Derek Parfit entry 1

  I don't know too much about Derek Parfit yet but he seems to want to combine Kantianism and consequentialism, at least according to the introduction.  He also seems to think that the "Formula of Universal Law" can be saved in a form like "Everyone ought to follow the principles whose universal acceptance everyone could rationally will."(pg. 22) 

  Without having read the guts of Parfit's arguments I can say at the outset that I'm going to have difficulty accepting this kind of moral foundation.  I'm not convinced that I have to behave in a way that any "rational being" would will.  I don't think that there is a rational being, or anything such as rationally willing something.  Parfit has chapters on Nietzsche, and perhaps he deals with this issue, but I don't see how Parfit is going to be successful.  If I don't believe in rationality, and I don't believe in rationally willing anything, I don't see how I'm going to agree with Parfit.

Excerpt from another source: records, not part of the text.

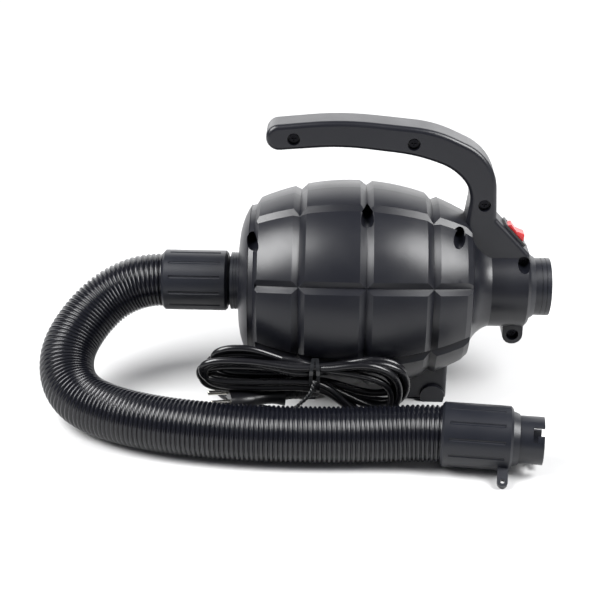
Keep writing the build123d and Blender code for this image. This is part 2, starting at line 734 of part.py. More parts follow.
# ---------------------------------------------------------------- rotor: what turns
core = rod(armature_r, *stack_x)
for k in range(armature_slots):
    slot = block(stack_x[0] - 1, stack_x[1] + 1, -2.0, 2.0, 12.0, armature_r - 2.5)
    mouth = block(stack_x[0] - 1, stack_x[1] + 1, -0.9, 0.9, armature_r - 4, armature_r + 1)
    core = core - around_axis(slot + mouth, 360 / armature_slots * k)
core = core - rod(shaft_r, stack_x[0] - 1, stack_x[1] + 1)
write("armature_core", core)

winding_r = (armature_r - 2.5, 9.0)
winding = ring(*winding_r, stack_x[0] - 8, stack_x[0]) + ring(*winding_r, stack_x[1], stack_x[1] + 6)
for k in range(armature_slots):
    bar = block(stack_x[0] - 1, stack_x[1] + 1, -1.8, 1.8, 12.3, armature_r - 2.8)
    winding = winding + around_axis(bar, 360 / armature_slots * k)
write("armature_winding", winding)

commutator = ring(commutator_r, shaft_r, *commutator_x)
for k in range(commutator_bars):
    cut = block(commutator_x[0] - 1, commutator_x[1] + 1, -0.3, 0.3, commutator_r - 1.2, commutator_r + 1)
    commutator = commutator - around_axis(cut, 360 / commutator_bars * k)
commutator = commutator + ring(commutator_r + 1.5, shaft_r, commutator_x[1], commutator_x[1] + 2)
write("commutator", commutator)

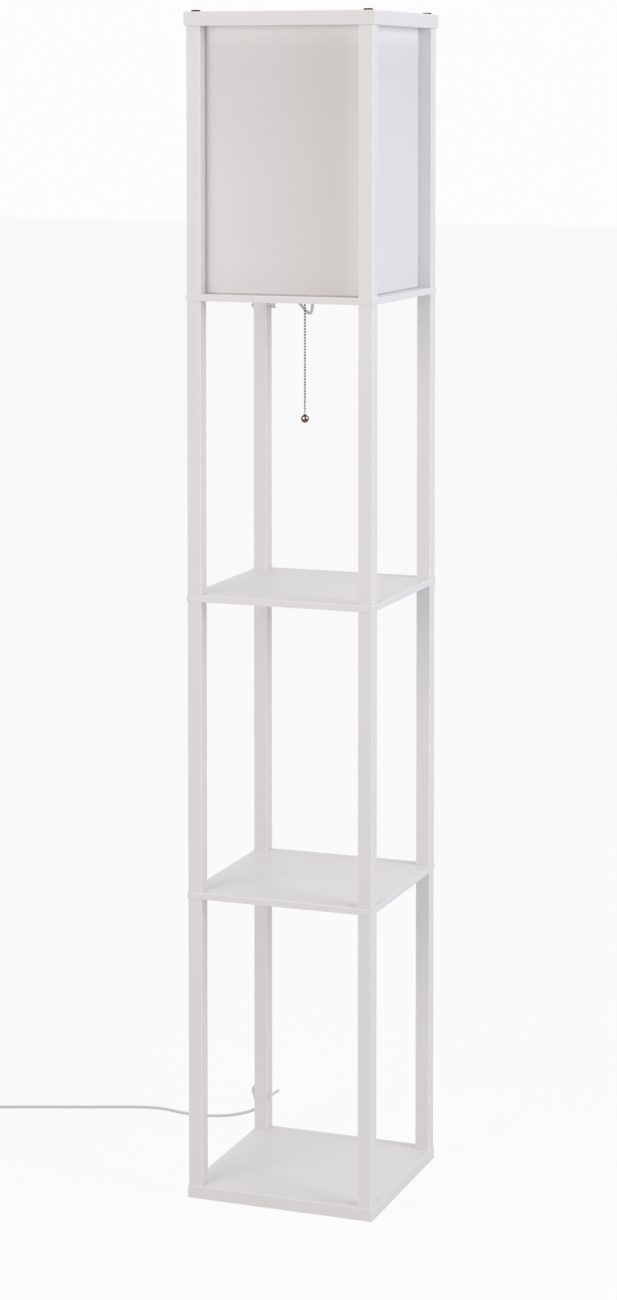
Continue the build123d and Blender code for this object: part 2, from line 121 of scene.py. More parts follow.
def noise(finish, place, scale, detail=2, stretch=(1, 1, 1)):
    moved = addNode(finish, "ShaderNodeMapping", {"Vector": place, "Scale": stretch})
    inputs = {"Vector": moved.outputs["Vector"], "Scale": scale, "Detail": detail}
    return addNode(finish, "ShaderNodeTexNoise", inputs).outputs["Fac"]


def spread(finish, value, low, high, outLow, outHigh):
    inputs = {"Value": value, "From Min": low, "From Max": high}
    inputs.update({"To Min": outLow, "To Max": outHigh})
    return addNode(finish, "ShaderNodeMapRange", inputs).outputs["Result"]


def wire(finish, key, value):
    surface = finish.node_tree.nodes["Principled BSDF"]
    finish.node_tree.links.new(value, surface.inputs[key])


def bump(finish, height, depth, strength=1.0):
    inputs = {"Height": height, "Distance": depth, "Strength": strength}
    wire(finish, "Normal", addNode(finish, "ShaderNodeBump", inputs).outputs["Normal"])


foilLook = {
    "pale": (233, 232, 233),
    "dull": (230, 229, 229),
    "patchScale": 6.0,
    "grainScale": 1400.0,
    "grainDepth": 0.00001,
    "smoothest": 0.40,
    "roughest": 0.52,
}


def foilFinish(name, shade=0, stretch=(1, 1, 1)):  # matte white foil with a fine pressed grain
    finish = newFinish(name, Specular_IOR_Level=0.35)
    place = objectPlace(finish)
    patches = noise(finish, place, foilLook["patchScale"], 3, stretch)
    pale, dull = [seen(*[c - shade for c in foilLook[key]]) for key in ("pale", "dull")]
    wire(finish, "Base Color", colourRamp(finish, patches, [(0.35, dull), (0.65, pale)]))
    grain = noise(finish, place, foilLook["grainScale"], 2)
    smoothest, roughest = foilLook["smoothest"], foilLook["roughest"]
    wire(finish, "Roughness", spread(finish, patches, 0.3, 0.7, smoothest, roughest))
    bump(finish, grain, foilLook["grainDepth"], 0.6)
    return finish


mouldedLook = {"darker": 3, "grainScale": 1800.0, "grainDepth": 0.000006}
metalLook = {
    "duller": 22,
    "patchScale": 350.0,
    "scratchScale": 2500.0,
    "scratchStretch": (1, 1, 0.15),
    "scratchDepth": 0.000004,
}


def mouldedFinish(name, colour, rough, mottle=40.0):  # moulded plastic with a faint skin
    finish = newFinish(name)
    place = objectPlace(finish)
    skin = noise(finish, place, mottle, 3)
    darker = seen(*[max(c - mouldedLook["darker"], 0) for c in colour])
    wire(finish, "Base Color", colourRamp(finish, skin, [(0.3, darker), (0.7, seen(*colour))]))
    wire(finish, "Roughness", spread(finish, skin, 0.3, 0.7, rough - 0.04, rough + 0.05))
    grain = noise(finish, place, mouldedLook["grainScale"])
    bump(finish, grain, mouldedLook["grainDepth"], 0.5)
    return finish


# metal, duller and rougher in patches, with scratches that run upright
def metalFinish(name, colour, rough, tarnish=None, rubbing=0.12, scratch=0.5):
    finish = newFinish(name, Metallic=1.0)
    place = objectPlace(finish)
    rubbed = noise(finish, place, metalLook["patchScale"], 4)
    dull = seen(*(tarnish or [max(c - metalLook["duller"], 0) for c in colour]))
    wire(finish, "Base Color", colourRamp(finish, rubbed, [(0.35, dull), (0.6, seen(*colour))]))
    wire(finish, "Roughness", spread(finish, rubbed, 0.3, 0.7, rough + rubbing, rough))
    scratches = noise(finish, place, metalLook["scratchScale"], 2, metalLook["scratchStretch"])
    bump(finish, scratches, metalLook["scratchDepth"], scratch)
    return finish


finishes = {
    "board": foilFinish("boardFoil"),
    "post": foilFinish("postFoil", 1, (3, 3, 0.6)),
    "rail": foilFinish("railFoil", 2),
    "bolt": metalFinish("blackBolt", (38, 38, 40), 0.42, (22, 22, 24)),
    "steel": metalFinish("platedSteel", (205, 206, 204), 0.32),
    # brass darkened to a brown-grey, partly a painted dark reflection of the room round the chain
    "brass": metalFinish("chainBrass", (114, 104, 97), 0.03, (96, 84, 76), 0.03, 0.0),
    # painted highlight: a paler foil for the rounded edges
    "edge": foilFinish("edgeHighlightFoil", -10),
    "contact": metalFinish("contactBrass", (214, 176, 104), 0.3),
    "aluminium": metalFinish("bulbCap", (214, 214, 214), 0.28),
    "ceramic": mouldedFinish("holderCeramic", (238, 236, 230), 0.22, 18.0),
    "plastic": mouldedFinish("whitePlastic", (233, 233, 231), 0.34),
    "insulator": mouldedFinish("bulbInsulator", (40, 38, 42), 0.25),
    "wire": mouldedFinish("coatedWire", (232, 232, 232), 0.38),
    # painted shade: the white lead is made greyer, as it looks in shadow
    "lead": mouldedFinish("leadSheath", (220, 219, 218), 0.42, 90.0),
    "tie": mouldedFinish("tieFilm", (232, 231, 231), 0.42, 120.0),
    "plug": mouldedFinish("plugMoulding", (236, 236, 235), 0.33),
}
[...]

In the introduction we find: "As Parfit acknowledges, his reliance on a primitive and "indefinable" notion of "reasons", and his concomitant commitment to the existence of irreducibly normative truths, both about reasons and about morality, makes his view a version of what Korsgaard has called "dogmatic rationalism".  As such, it would be resisted not only by Kantian constructivists like Korsgaard but also by proponents of some very different meta-ethical outlooks, such as various forms of naturalism and non-cognitivism"(pg. 25)
The introduction explains: "Naturalists hold that normative facts can be reduced to natrual facts.  Non-cognitivists hold that normative claims, despite their importance in human life, do not function as statements of fact at all."(pg. 26)

I suppose if I had to classify myself at the moment I'm some sort of naturalist.  It will take a lot for me to agree that there are irreducibly normative truths.  I'm too much of a nihilist to think there's truth at all half the time -- not all the time, just half the time.  But, I think the book holds a lot of interest.